AK: Some of the feelings that come into play in your paintings derive from chaotic scenes of adolescence and teen movies. What are you interested in conveying with these references?
DL: Cinema might be the most widely accessible visual art form. Especially now. As a culture we are obsessed with the film industry. The idea of “behind the scenes” (a peek at the artifice) is a well-understood mechanism: we know how things are made, the equipment, green screens and special effects. But in good cinema, even equipped with that knowledge, we are swept up in the story. Most of my paintings point out the fact that there’s a life beyond the set, that the boom’s just out of sight. That there’s a director, a crew, a trail of their debris left behind.
I have always been a sucker for teen movies as a perfect arena for drama and chaos. It’s an emotionally unstable time where those in the throes of adolescent abandon go right up to the edge—to establish where that edge is—to peek at whatever danger lies in the unknown. Painting that edge feels potent because it helps direct my brush in a technical choreography. It evokes the feeling of occupying a teenage body, where everything is in flux. I try to push that novel feeling into the paint itself.
AK: The perspectives you choose, like looking down through the body into a set of ribs, add a visceral quality and heightened sense of self-awareness. How did you develop this perspective?
DL: I’m not completely sure how this came about. It just made sense. Pulling away things to reveal a function, to look in, to highlight windows and doors into the body or picture plane is a preoccupation of modernism onward, but it goes back further. For example, the biblical story of Doubting Thomas has been depicted since the 5th century: "Unless I see the nail marks in his hands and put my finger where the nails were, and put my hand into his side, I will not believe it." Or Rembrandt’s portrait of Agatha Bas, whose thumb slightly overlaps the frame she sits in, nudging into our space and blurring the boundary between inside the painting and out. And there’s Michelangelo, sneaking into morgues at night to dissect and understand. We live in bodies we can’t usually see into, so why shouldn’t painting be a forum for that imaginary observation? Also, painting has historically leaned on Albertian perspective, but it is just one way to organize the picture plane. It isn’t necessarily an intuitive organization to show how we actually experience the world.
AK: Connecting the film references and your unique perspectives, your painting Kissing Cavity makes me think of the scene in Beetlejuice where the main characters have their stretched, scary faces on and when they open their mouths, there’s this giant set of teeth and huge red tongue with tiny eyes looking out. Kissing Cavity is as if the viewer is looking out from those eyes inside their mouths. Do you approach your paintings with specific references in mind?

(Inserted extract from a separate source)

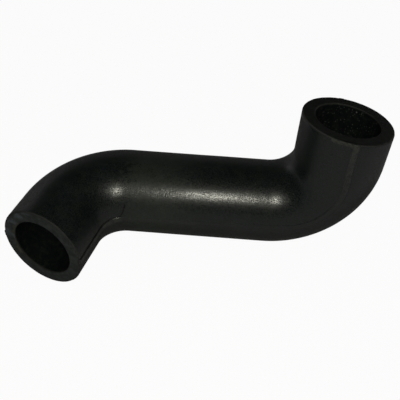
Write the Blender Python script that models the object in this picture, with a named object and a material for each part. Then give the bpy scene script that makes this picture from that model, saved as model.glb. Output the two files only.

DL: I absolutely love that this painting brought up that scene for you. I conceived of Kissing Cavity from a “boob’s-eye view,” imagining painfully visible, budding breasts having their own visual agency over the scene. Most of the paintings have at least a few cinematic references. The Lolita-esque hitchhiker from Once Upon a Time in Hollywood has her foot against the surface of the canvas in Ferry Ride, for example.
AK: There’s a sense of tension in your work. The figures seem carefree, yet they’re engaging in activities that have the potential for danger or harm. You’ve captured that precarious moment in teenage years where nothing seems to matter, but the activities suddenly accessible come with a higher risk. Would you say your subjects are dark, or could you call them a celebration?
DL: Very well put, I couldn’t have said that better myself (and I’ve been trying for years). I’d say the subjects are receptacles for chaos and danger, improvisation, risk and ecstasy. There’s no doubt there’s darkness there, but there’s light and humor too. All those things are possible at a kegger, you know?
AK: What is the significance of the exhibition title “Three Hole Punch?"
DL: There’s this Eminem lyric that says: “I’ve been dope, suspenseful with a pencil / Ever since Prince turned himself into a symbol.” Here, we’re offered at least three ways to derive meaning: Prince himself was an icon, a sex symbol. In 1993, Prince changed his name to a literal symbol. And then in the arrangement of the song—Dr. Dre’s handiwork—a cymbal instrumental pings, creating an almost synesthetic, self-referential link to the musical medium. In one sentence, a playful triple entendre somehow manages to morph into a multifaceted, multisensory cultural time stamp. I think good paintings work that way too.
When I look at paintings that really move me, their ultimate meaning never arrives by way of just the paint, or in the image and the historical/contemporary symbolism it carries. There’s always a third thing, usually hard to put a finger on, whose meaning is synthesized in my body.
The title attempts to translate all that, while incorporating other motifs that appear in this body of work. The words physically echo their own meaning: three one-syllable words that punch into the page. It sounds intuitively violent alone but is banal when looked at in context. It refers to adolescent subject matter: a tool once necessary for note-keeping in high school. And paper/drawing is integral to the painting process. There’s also a crude allusion to female anatomy. Incidentally, each floor of the exhibition has three paintings.
AK: The scale of the works in “Three Hole Punch” is so impressive. Why do you choose to work on this large scale?
DL: My very athletic sister took to kiteboarding a decade ago. She explained to me that she’d rather be overpowered by the wind and have to figure out how to harness it with her kite and body than be totally in control. Perhaps a feature of her affinity for risk as a teenager. My body would actually crack if I tried this, but I can relate to the metaphor. Painting at that scale is an all-encompassing experience. It’s stimulating, like a way to settle into the brain and bones of the painting and shake the whole thing awake. I want to give the viewer a real-world (or larger) scale to get sucked into.
AK: What else is in store for you for 2022?
DL: I’m preparing for a solo show that opens in July with White Cube in London. I’m currently tackling a smushed banana in a painting of a locker room.